* [PROBLEM DESCRIPTION] Look below for the line containing "obj = cad_parts[node]" and the line containing "bevel.angle_limit = math.radians(35)"; repeat exactly those two lines and all lines between them, and nothing else.

* [DATA EXTRACT]
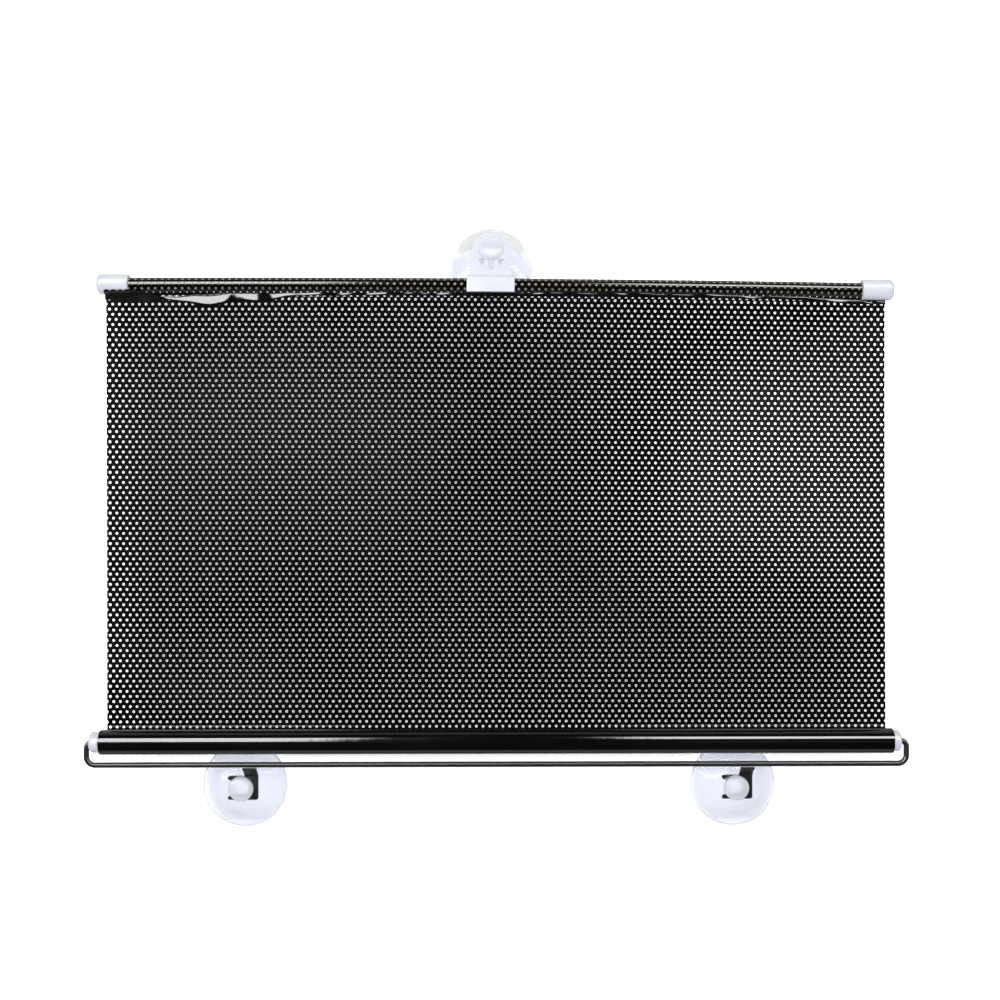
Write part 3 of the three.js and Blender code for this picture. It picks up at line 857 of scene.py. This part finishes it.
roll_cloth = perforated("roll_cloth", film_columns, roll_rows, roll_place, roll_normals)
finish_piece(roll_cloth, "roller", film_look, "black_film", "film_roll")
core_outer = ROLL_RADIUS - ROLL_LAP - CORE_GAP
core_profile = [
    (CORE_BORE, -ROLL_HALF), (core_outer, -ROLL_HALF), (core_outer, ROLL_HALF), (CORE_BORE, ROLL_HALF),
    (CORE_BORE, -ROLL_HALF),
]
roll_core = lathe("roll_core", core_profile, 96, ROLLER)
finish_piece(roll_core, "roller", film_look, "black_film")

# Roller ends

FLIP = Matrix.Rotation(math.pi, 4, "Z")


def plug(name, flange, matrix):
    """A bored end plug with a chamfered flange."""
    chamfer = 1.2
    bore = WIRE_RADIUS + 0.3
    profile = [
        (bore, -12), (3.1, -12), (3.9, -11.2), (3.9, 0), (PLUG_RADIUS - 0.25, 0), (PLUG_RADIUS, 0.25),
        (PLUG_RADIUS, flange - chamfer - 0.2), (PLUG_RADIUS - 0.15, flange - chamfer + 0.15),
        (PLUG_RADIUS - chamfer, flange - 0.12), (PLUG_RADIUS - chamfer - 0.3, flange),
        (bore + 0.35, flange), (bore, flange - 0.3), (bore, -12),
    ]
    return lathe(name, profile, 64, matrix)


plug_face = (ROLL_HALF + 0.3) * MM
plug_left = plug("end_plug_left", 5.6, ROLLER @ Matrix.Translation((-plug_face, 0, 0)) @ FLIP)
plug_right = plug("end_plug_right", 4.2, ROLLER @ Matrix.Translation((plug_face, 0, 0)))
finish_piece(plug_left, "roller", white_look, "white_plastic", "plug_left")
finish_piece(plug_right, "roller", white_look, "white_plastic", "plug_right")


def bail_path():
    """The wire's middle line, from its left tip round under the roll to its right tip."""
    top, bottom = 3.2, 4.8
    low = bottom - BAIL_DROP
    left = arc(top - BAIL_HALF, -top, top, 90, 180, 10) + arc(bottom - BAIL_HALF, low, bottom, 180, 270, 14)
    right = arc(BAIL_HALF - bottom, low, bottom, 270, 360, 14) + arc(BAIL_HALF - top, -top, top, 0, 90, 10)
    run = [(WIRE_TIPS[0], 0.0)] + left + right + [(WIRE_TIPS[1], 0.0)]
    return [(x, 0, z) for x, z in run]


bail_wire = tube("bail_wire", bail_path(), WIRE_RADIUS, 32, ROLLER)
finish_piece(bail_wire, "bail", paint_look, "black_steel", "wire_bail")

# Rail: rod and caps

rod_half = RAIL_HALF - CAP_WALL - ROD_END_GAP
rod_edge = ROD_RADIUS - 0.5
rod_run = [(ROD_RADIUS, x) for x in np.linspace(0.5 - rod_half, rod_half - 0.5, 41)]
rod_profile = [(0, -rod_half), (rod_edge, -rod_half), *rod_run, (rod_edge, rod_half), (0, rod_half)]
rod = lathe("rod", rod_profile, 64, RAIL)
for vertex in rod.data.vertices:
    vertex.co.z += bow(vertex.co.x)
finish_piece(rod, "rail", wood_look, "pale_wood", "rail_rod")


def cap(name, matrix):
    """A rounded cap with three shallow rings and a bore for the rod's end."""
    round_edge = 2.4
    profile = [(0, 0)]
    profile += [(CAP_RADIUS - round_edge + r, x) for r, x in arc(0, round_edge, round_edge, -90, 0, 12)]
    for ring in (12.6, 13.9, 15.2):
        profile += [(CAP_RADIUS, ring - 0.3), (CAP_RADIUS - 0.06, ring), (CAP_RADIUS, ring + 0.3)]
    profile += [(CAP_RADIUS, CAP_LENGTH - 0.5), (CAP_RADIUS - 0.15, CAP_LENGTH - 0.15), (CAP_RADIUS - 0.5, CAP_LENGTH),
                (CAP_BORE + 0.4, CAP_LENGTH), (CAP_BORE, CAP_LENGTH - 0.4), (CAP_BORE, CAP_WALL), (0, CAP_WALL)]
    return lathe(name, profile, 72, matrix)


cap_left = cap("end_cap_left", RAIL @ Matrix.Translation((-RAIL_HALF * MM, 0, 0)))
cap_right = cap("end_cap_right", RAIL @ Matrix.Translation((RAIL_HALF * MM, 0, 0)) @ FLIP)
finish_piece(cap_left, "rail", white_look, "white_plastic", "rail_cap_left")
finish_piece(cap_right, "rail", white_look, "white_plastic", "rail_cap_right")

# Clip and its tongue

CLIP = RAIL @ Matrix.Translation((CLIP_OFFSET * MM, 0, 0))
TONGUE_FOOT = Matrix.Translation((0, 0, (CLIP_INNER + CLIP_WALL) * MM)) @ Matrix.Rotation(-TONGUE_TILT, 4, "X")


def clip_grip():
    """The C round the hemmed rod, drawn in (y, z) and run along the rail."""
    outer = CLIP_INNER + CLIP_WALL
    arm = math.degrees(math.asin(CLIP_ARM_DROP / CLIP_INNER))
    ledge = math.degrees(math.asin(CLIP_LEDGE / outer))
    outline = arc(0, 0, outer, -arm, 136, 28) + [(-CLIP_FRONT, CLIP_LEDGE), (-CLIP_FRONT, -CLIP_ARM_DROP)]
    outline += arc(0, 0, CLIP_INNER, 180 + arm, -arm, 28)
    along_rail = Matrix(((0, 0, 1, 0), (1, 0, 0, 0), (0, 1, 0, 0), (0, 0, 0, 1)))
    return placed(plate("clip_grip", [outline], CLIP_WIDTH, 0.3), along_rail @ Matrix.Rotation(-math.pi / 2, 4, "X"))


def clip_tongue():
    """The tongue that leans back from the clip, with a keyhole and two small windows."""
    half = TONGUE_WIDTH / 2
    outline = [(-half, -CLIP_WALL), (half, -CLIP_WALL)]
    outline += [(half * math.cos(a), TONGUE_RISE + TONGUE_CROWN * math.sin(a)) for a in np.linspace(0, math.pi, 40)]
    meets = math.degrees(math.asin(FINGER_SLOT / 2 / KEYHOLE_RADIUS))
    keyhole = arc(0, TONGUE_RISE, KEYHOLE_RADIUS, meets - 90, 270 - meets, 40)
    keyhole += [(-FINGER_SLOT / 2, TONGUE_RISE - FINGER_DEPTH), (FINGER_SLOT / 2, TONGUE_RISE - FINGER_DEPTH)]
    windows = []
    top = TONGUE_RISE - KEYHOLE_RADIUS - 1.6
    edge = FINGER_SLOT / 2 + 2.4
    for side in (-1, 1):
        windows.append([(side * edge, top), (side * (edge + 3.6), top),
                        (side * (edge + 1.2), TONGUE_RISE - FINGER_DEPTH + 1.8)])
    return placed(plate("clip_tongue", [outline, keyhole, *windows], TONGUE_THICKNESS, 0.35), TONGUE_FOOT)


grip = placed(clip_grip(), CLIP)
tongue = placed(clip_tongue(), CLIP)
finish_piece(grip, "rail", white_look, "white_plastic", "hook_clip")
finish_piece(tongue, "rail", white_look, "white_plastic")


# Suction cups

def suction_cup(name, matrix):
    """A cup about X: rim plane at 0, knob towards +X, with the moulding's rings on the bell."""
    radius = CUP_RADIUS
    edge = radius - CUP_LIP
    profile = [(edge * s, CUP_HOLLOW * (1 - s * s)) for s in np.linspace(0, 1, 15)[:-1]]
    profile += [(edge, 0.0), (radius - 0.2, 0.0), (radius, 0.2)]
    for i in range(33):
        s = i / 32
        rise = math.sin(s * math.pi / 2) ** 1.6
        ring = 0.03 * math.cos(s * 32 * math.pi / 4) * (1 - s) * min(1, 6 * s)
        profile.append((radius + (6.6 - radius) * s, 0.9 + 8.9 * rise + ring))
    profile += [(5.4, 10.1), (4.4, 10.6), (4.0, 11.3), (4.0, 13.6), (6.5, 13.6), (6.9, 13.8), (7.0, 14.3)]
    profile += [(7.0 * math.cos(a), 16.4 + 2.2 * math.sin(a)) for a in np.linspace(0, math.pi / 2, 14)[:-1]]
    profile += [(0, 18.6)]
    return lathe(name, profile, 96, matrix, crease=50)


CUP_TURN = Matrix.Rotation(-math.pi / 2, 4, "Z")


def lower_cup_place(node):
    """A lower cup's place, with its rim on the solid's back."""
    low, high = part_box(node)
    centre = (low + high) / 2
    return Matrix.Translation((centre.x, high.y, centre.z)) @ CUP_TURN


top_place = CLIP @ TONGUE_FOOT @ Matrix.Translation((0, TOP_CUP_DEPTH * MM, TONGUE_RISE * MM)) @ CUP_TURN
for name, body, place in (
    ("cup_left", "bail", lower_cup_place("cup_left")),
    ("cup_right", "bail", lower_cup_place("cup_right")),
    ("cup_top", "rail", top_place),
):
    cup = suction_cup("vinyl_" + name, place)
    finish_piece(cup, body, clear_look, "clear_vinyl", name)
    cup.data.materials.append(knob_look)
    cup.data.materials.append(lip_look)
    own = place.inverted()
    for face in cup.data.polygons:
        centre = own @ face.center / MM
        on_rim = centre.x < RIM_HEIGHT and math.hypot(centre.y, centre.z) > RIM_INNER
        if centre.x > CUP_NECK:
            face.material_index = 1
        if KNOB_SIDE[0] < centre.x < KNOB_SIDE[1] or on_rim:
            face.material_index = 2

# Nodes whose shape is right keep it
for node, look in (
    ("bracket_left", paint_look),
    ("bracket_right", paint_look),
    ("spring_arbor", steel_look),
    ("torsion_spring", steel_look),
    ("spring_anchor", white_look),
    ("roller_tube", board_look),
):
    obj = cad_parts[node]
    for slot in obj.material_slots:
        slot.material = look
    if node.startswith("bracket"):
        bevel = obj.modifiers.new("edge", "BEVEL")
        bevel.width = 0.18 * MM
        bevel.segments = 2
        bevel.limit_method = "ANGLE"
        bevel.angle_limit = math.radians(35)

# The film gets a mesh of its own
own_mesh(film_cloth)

* [SOLUTION TO THIS EXERCISE]
    obj = cad_parts[node]
    for slot in obj.material_slots:
        slot.material = look
    if node.startswith("bracket"):
        bevel = obj.modifiers.new("edge", "BEVEL")
        bevel.width = 0.18 * MM
        bevel.segments = 2
        bevel.limit_method = "ANGLE"
        bevel.angle_limit = math.radians(35)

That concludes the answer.